Tasnim: Russian President Vladimir Putin told France's President-elect Emmanuel Macron on Monday he wanted to put mistrust aside and work with him. "In these conditions, it is especially important to overcome mutual mistrust and unite efforts to ensure international stability and security." What do you think? Do you believe Russian-French relations will change under Macron?

Darnis: Clearly, Macron does not appear as a pro-Russian leader. Again he is following Hollande's presidency line but has also been disturbed by the hacking of his political party website, hacker teams with some kind of Russian pattern. Furthermore, Russia has sustained Macron's opponents Marine Le Pen and Francois Fillon. Cyber-attacks coming from Russia is a very sensitive issue in Paris and could lead to some kind of retaliation. The supposed Russian cyber-attacks have backfired for Russia's interests, creating anger against Russia while Macron's original position towards Russia was rather realistic and neutral.
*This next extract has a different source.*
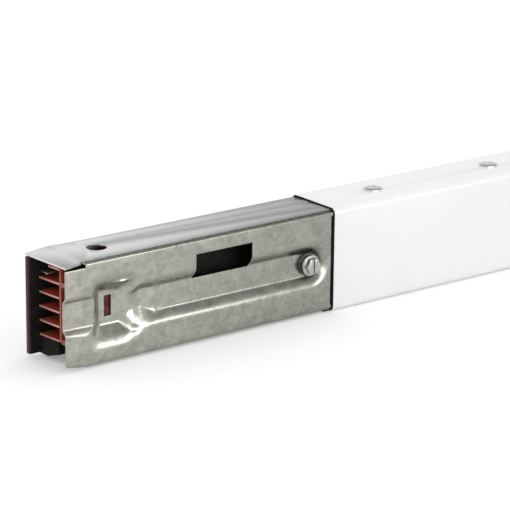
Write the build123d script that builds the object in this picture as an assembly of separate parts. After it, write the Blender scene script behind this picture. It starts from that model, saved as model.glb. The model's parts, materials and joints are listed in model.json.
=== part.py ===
"""A busway section: a painted steel casing with copper bars inside and a galvanised joint end.

X runs along the section, from the joint end to the open end that takes the next section's joint.
Y runs across it, from the pressed front plate to the plain rear plate, and Z is up.
The origin is on the floor under the middle of the section.
"""
from build123d import *
import os
from math import hypot

# Casing: a painted tube, and the joint sleeve that slides into the next casing
casing_length = 1000.0
casing_width = 46.0
casing_height = 72.3
casing_wall = 0.8
casing_corner = 4.2
slide_gap = 0.25
joint_length = 216.0
tail_overlap = 80.0

# Galvanised sheet
side_sheet = 1.2
cover_sheet = 1.2
top_bend = 1.2
foot_bend = 4.0
flange_width = 10.0
cover_inset = 2.8
lead_in = 17.4
lead_web_drop = 2.3
lead_cover_drop = 2.0
cover_setback = (2.2, 0.2)
cover_tab_end = 13.4
cover_tab_inset = 0.3
cover_taper = ((17.4, 1.2), (36.0, 2.8))
floor_inset = 4.2
plate_setback = 1.8
floor_setback = 30.0
corner_cut_x = 1.0
corner_cut_z = 2.0
cover_hole_radius = 6.6
cover_hole_x = 40.0

# Pressed relief of the front plate, as places from the joint end and heights above the sleeve's foot
entry_depth = 3.0
entry_overrun = 20.0
entry_mouth_z = (23.7, 47.2)
entry_floor_z = (26.7, 44.4)
pocket_depth = 8.0
pocket_mouth_x = (21.0, 58.5)
pocket_floor_x = (31.2, 46.5)
pocket_mouth_z = (12.6, 55.8)
pocket_floor_z = (23.5, 46.3)
pocket_rounds = (9.0, 3.0)
neck_depth = 3.8
neck_mouth_z = (19.9, 48.8)
neck_floor_z = (31.3, 41.1)
channel_depth = 5.0
channel_mouth_half = 13.1
channel_floor_half = 8.4
throat_mouth_start = 59.5
throat_floor_start = 72.7
throat_rounds = (4.0, 3.0)
relief_height = 34.7
floor_bend = 1.2
mouth_flare = 0.8
mouth_bend_depth = 0.4

# Cut-outs of the front plate
slot_place = (102.3, 147.7)
slot_height = (42.3, 59.7)
slot_corner = 1.0
window_width = 5.4
window_height = 14.0
window_x = 38.4
window_z = 35.6

# Clamping screw and its washers and nut
screw_setback = 18.5
screw_radius = 3.0
screw_hole_play = 0.3
screw_head_flats = 10.0
screw_head_height = 3.4
screw_flange_radius = 7.0
screw_flange_height = 1.4
screw_slot_width = 1.4
screw_slot_depth = 1.2
screw_tail = 3.0
spring_washer_radius = 5.6
spring_washer_height = 1.4
washer_height = 1.8
nut_flats = 10.0
nut_height = 5.0

# Conductors and the comb that keeps them apart
conductor_count = 4
bar_width = 14.0
bar_thickness = 3.0
bar_reach = 104.0
contact_depth = 100.0
comb_front = 8.2
comb_length = 180.0
comb_foot = 13.8
comb_slant = 2.0
comb_headroom = 8.9
comb_fin = 1.4
spine_near = 18.1
spine_thickness = 1.7
top_fin_width = 11.0
peg_length = 7.4
peg_depth = 5.0
peg_height = 3.2
fin_play = 0.1
jaw_front = 24.0
jaw_sheet = 0.8
jaw_grip = 26.0
jaw_flare = 1.3
jaw_flare_length = 8.0

# Black tray behind and under the comb
liner_thickness = 2.4
liner_front = 0.4
liner_rise = 4.2
liner_toe = 1.4
liner_toe_length = 16.0
liner_headroom = 3.0
shield_thickness = 2.0
shield_setback = 5.0
tray_wall = 3.0
toe_length = 8.0
toe_steps = ((31.0, 1.4), (25.0, 3.4))
toe_front_rise = 5.6

# Red strip on the tray's front edge, indicator and earth contact
edge_strip = 1.6
indicator_near = 9.8
indicator_length = 22.0
indicator_half = 9.5
earth_sheet = 1.0
earth_width = 8.0
earth_front = 6.0
earth_length = 60.0
earth_rise = 3.2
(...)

The French-Russian relations could change if Russian-US relations change, meaning Russia understand that there is a strong critical judgment within the EU and the USA about several aspects, including Crimea and the "civil war" in Ukraine. Ukraine is still a key issue and the 2014 Kiev agreement is the roadmap for France and the EU. If Russia wants to open a more cooperative period with France, Kiev agreement is the key. But no real change shall be expected on the French side if not preceded by some opening moves by Russia.